Systematics
Foreground Physical Effects and Ongoing Efforts
A number of physical effects are under active study by members of the LSST Project and Dark Energy Science Collaboration. From one kiloparsec down, these include the four sources listed on the left sidebar and links.
Of course, there are likely unknown systematics. A worthy goal of this workshop is to imagine what these may be.
To date, efforts to characterize these effects and their residuals after correction have largely focused on individual sources of systematic uncertainty, but optimal mitigation will only occur by considering the effects jointly. For example, each of the above effects exhibits some degree of chromaticity, meaning that the effects are subtly different for objects with different spectral energy distributions, adding a layer of complexity that needs to be handled coherently in the analysis pipeline. Better understanding of residual foregrounds could be used as Bayesian input to an improved shear reconstruction algorithm; the best we now have (SFIT) marginalizes over these unknowns.

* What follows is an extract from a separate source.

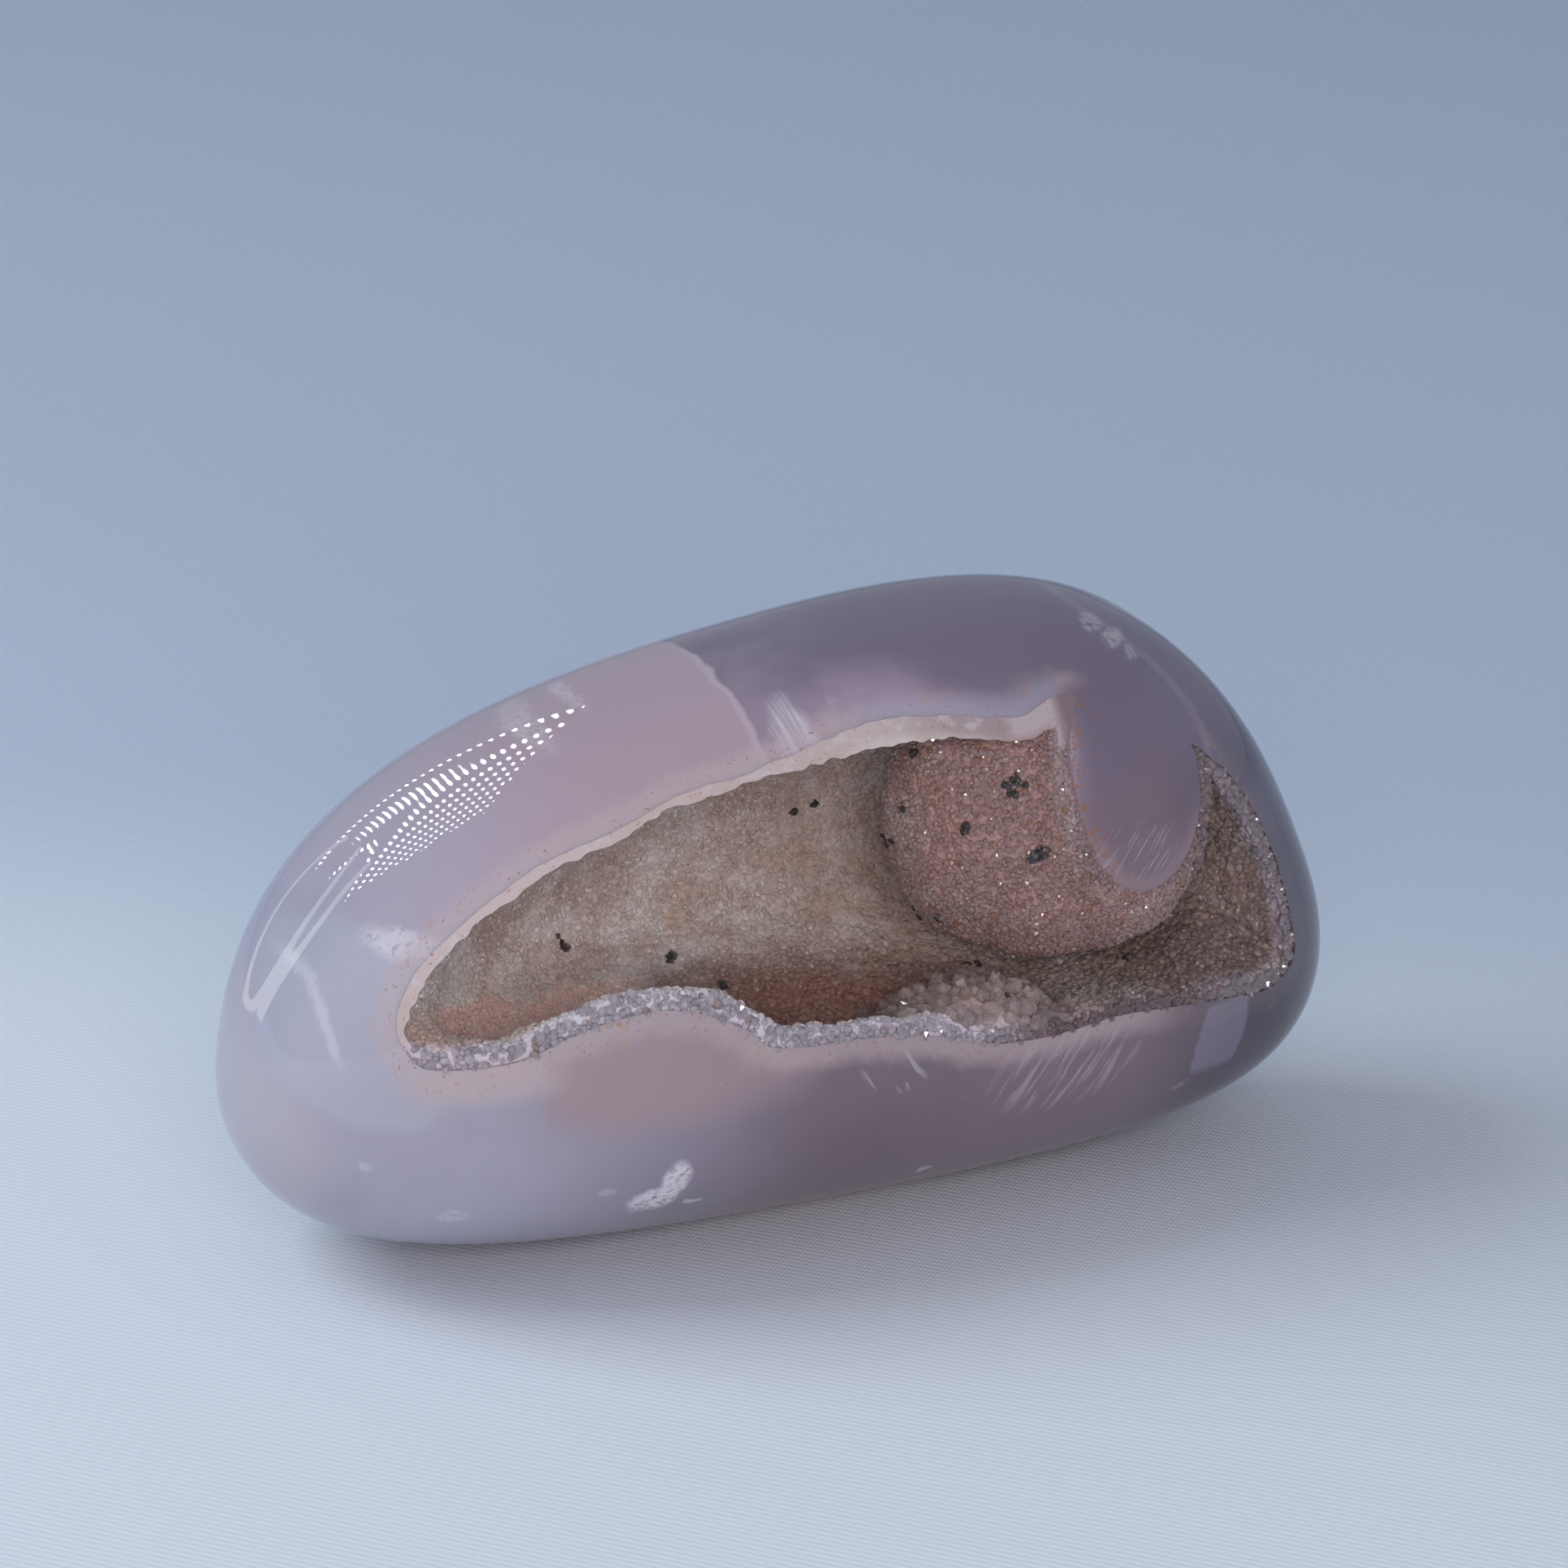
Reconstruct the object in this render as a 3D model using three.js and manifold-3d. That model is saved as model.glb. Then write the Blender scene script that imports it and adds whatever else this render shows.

In addition to the effects themselves, we note at least three areas of ongoing efforts that can lead to mitigation of foreground systematics:
- Operations model. The optimal cadence, which includes sky coverage strategy, filter changing, dithering pattern (including rotation angle), and exposure time distribution can be tuned to measure and/or mitigate effects such as CCD cross-talk, survey depth variation, chromatic effects, etc.
- Combined probes. Different cosmological probes will have different sensitivities to systematic effects, which can be used to break degeneracies between systematics and science. To be fruitful, systematics must be consistently incorporated into analyses and simulated data.
- Joint survey analyses. Combining imaging and spectroscopy of the same galaxies seen by LSST and other surveys (e.g., WFIRST-AFTA, Euclid) will help break degeneracies between intrinsic galaxy properties, galactic dust, and instrumental systematics.